There's plenty of incentive to keep the trend going. For starters, foreign companies often find that having a U.S. base can be a big help when selling to the lucrative U.S. market. That's one reason Fremont (Calif.)-based Infosys Consulting (IC), a subsidiary of Indian outsourcer Infosys (INFY), plans to hire about 500 consultants -- most of them Americans -- over the next two years, says Basab Pradham, senior vice-president and head of worldwide sales.

Also, new regulations essentially mandate that outsourcers have a presence in the U.S. For example, the Sarbanes-Oxley Act threatens execs at public companies with prison terms if they can't ensure the reliability of their IT systems and financial reporting. As a result, some U.S. companies now demand that outsourcers complete some of the most sensitive work here in the U.S., says Michael Mensik, a lawyer specializing in outsourcing at law firm Baker & McKenzie in Chicago.

HOWDY, SAMSUNG. As U.S. companies begin to outsource such mission-critical functions as human resources and finance, they still want to be able to coordinate and oversee such work more closely. "What we're beginning to witness is a change in the [offshoring] business model," says Wipro's Kumar. "A lot of outsourcing companies used to be completely offshore. But as they've begun to handle more complex work, they find that they need to have more local expertise deployed."

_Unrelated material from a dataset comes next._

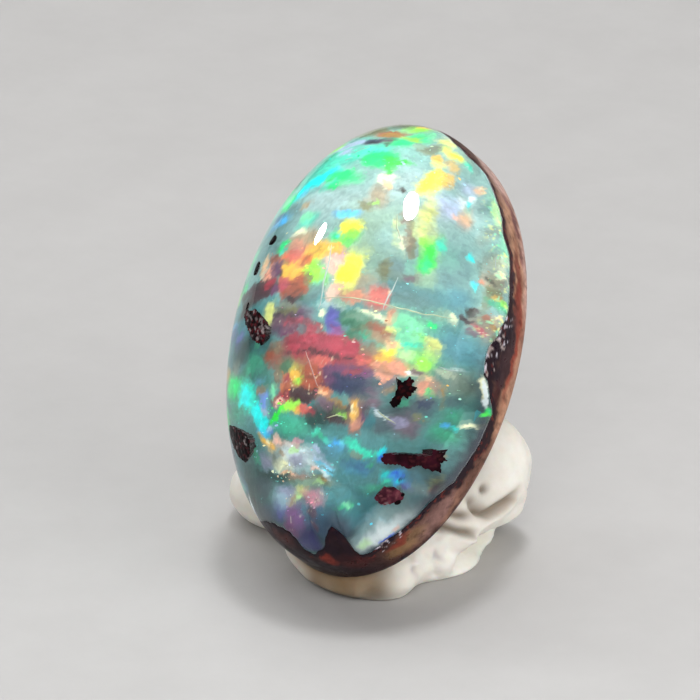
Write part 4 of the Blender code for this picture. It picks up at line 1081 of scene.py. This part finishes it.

Research and development of products like chips, which are getting smaller and increasingly difficult to manufacture, often require that suppliers have a presence in the U.S. That's why Samsung Austin Semiconductor (SAS), a subsidiary of chipmaker Samsung Electronics, is expanding its Texas plant, located only a stone's throw from one of its top customers, Dell (Dell). Samsung will pour about $500 million into improving the facility through 2006, creating 300 jobs (the plant already employs about 1,000 people).

"Our customers like us to be just around the bend," says SAS President H.K. Park. That's because although some 70% of the memory chips Samsung ships to Dell are still manufactured in Asia, where labor costs are lower, Dell tests and qualifies these chips at SAS's Texas location. The proximity also makes it easier for the computer maker to collaborate with Samsung on chip design, Park says.

STAR SALARIES. Performix Technologies even found it made sense to move its headquarters to the U.S. from Ireland. Performix, whose software allows call centers to track agents' performance, relocated its head to Burlington, Mass. The startup wanted to be closer to its largest market -- the 78,000 U.S.-based call centers. When Performix was looking for its most recent round of funding, a U.S. venture capital firm agreed to supply the money on the condition that the company relocate -- evidence of how important a U.S. presence is. And the unfavorable euro/dollar exchange rates have ended up swallowing most of the difference between the two countries' labor costs, says Pat Kelly, Performix's chief technical officer.

If the promise of more jobs weren't enough to get American techies to reconsider their take on foreign companies, there's always this: Such companies will pay top dollar for top talent, says Bruce Bartlett, senior fellow with the National Center for Policy Analysis a think tank in Washington, D.C. In their eagerness to make sure they can meet customers' needs, they won't cut corners or take any chances. For example, Performix's U.S. developers create the software's architecture while the company's Dublin programmers do routine coding, says Kelly.

Of course, tech-jobs creations will continue to depend on the state of the U.S. economy. In July, only 32,000 nonfarm jobs were added, according to the Labor Dept. -- well below the expected 235,000. But if the economy stays strong, look for this reverse outsourcing trend to continue. And maybe down the line when you ask an American techie what he thinks of, say, Wipro, he'll say: "That's who I work for." Kharif writes about technology for BusinessWeek Online from Portland, Ore.